Average annual cost figures for 2026 are at How Much Does Car Insurance Cost in 2026.
Maintenance and repair
Maintenance is the predictable part of upkeep cost. Repair is the unpredictable part. Together they typically run $1,200 to $1,800 a year for a vehicle past its initial warranty period.
Routine maintenance (oil changes, tire rotations, brake pads, fluids, filters) is largely predictable from the manufacturer’s recommended service intervals. Most vehicles need roughly $600 to $900 a year in routine maintenance once out of warranty.
Repair is the variable line. A single transmission rebuild or major engine repair can run $3,000 to $8,000 in 2026. Vehicles with strong reliability records average less; vehicles with known reliability issues average more. The cost spread by vehicle type is detailed at Car Insurance Rates by Vehicle Type, and reliability data tends to correlate with repair frequency.
Tariff-related parts cost inflation has hit this category hard. Replacement parts cost 15% to 30% more in 2026 than in 2023, and labor rates at independent shops have climbed roughly 10% over the same period. A budget set in 2023 for vehicle maintenance is likely undersized for 2026.
Taxes, registration, and fees
Annual taxes, registration, and fees vary enormously by state. Some states charge a flat annual registration of $20 to $50. Others charge a property tax on vehicles based on assessed value, which can run $200 to $1,000 a year depending on vehicle and state.
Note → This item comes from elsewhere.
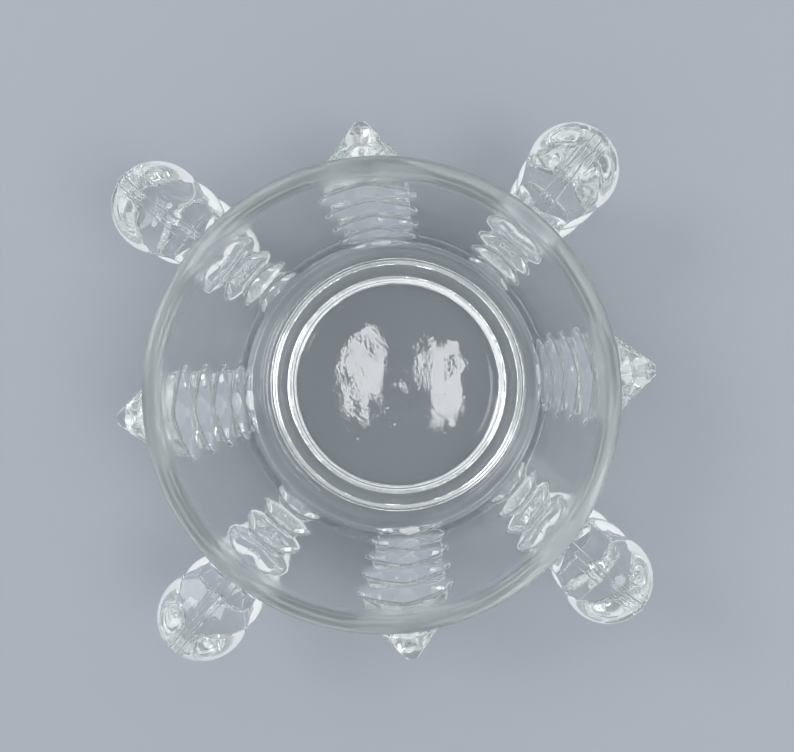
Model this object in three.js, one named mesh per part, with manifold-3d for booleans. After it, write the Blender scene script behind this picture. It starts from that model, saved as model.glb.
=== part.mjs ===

Sales tax on the original purchase is a one-time cost spread over the vehicle’s life. On a $35,000 vehicle in a 7% sales tax state, that’s $2,450 paid at purchase, which works out to roughly $245 a year over 10 years of ownership.
Inspection fees, smog testing, and license renewal add a few hundred dollars more in most states. Detailed state-level breakdowns vary; for state-specific insurance and registration patterns, see the Car Insurance by State guide.
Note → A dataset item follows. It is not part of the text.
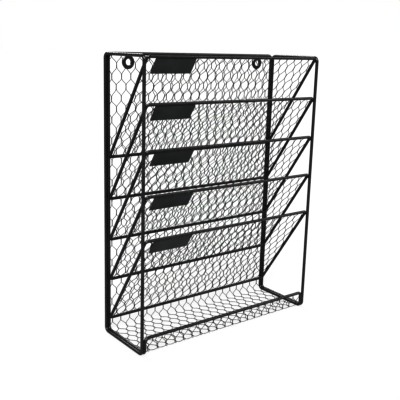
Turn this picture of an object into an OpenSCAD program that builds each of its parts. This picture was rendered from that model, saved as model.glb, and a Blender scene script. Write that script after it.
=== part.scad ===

Parking, tolls, and incidentals
Parking and toll costs vary by where the driver lives and works. Urban drivers can spend $200 to $500 a month on parking; suburban drivers spend a fraction of that. Commuter toll costs in some metros run $1,500 to $3,000 a year for daily highway use.
Incidentals include car washes, accessories, replacements (key fobs, wiper blades, floor mats), and the occasional unexpected expense like a parking ticket or windshield repair. Most drivers underbudget this line; a realistic annual figure is $300 to $600.
Depreciation (for paid-off vehicles)
Depreciation is the value the vehicle loses each year. For a vehicle owned outright, depreciation isn’t a cash expense, but it’s the closest equivalent to what the monthly payment costs a financed buyer.
The rule of thumb: a new vehicle loses 20% to 30% of its value in the first year, another 10% to 15% in the second year, and 8% to 12% per year through year five. After year five, depreciation slows to 5% to 8% a year, then to 3% to 5% after year eight.
For a $35,000 vehicle bought new, the first-year depreciation alone can be $8,000 to $10,000. That’s a real cost of ownership, even if the buyer never sells.
The total ownership budget for 2026
A practical annual budget for a typical American driver, owning a vehicle of average price and reliability in an average-cost state, looks roughly like this in 2026:
- Loan payment or depreciation: $4,000 to $7,000
- Fuel: $1,700 to $2,200
- Insurance: $1,800 to $2,800
- Maintenance and repair: $1,200 to $1,800
- Taxes, registration, fees: $300 to $1,000
- Parking, tolls, incidentals: $400 to $1,200
- Total: $9,400 to $16,000
The lower end of the range applies to a paid-off used vehicle in a low-cost state. The upper end applies to a new vehicle on loan in a high-cost metro.
How to lower vehicle ownership cost
Six moves cut the cost of owning a car the most.
The first is buying a 2- to 4-year-old used vehicle instead of new. The previous owner absorbed the steepest depreciation; the used buyer pays a much lower per-year cost.
The second is choosing a vehicle with strong reliability and cheap parts. Repair-cost inflation makes this matter more in 2026 than it did three years ago.
The third is shopping insurance every year. The cheapest carrier for your profile shifts faster than most drivers expect.
The fourth is keeping the vehicle longer. Vehicles between year five and year ten are usually the cheapest per-mile period of ownership.
The fifth is routine maintenance on schedule. Skipping oil changes or worn brake pads turns predictable maintenance into expensive repairs.
The sixth is right-sizing the vehicle. The cost gap between a compact sedan and a full-size SUV is $3,000 to $5,000 a year across fuel, insurance, depreciation, and maintenance combined.
How to Save on Insurance
Five moves cut the insurance portion of total ownership cost the most.
- Re-shop every year. The cheapest carrier for your profile changes faster than most drivers think.
- Match liability limits to your actual household assets. State minimum is too low for most households; 100/300/100 is the working floor.
- Drop comprehensive and collision on vehicles worth less than 10x the annual premium for those coverages.
- Bundle home or renters insurance with auto when the bundle math works. The combined discount typically runs 10% to 25%.
- Maintain continuous coverage. A 30-day lapse can push you into a higher tier that takes years to climb out of.
Vehicle ownership is the largest controllable line item in most household budgets after housing. A driver who pays attention to all seven categories can cut total cost by $1,500 to $3,000 a year without giving up the vehicle they actually want.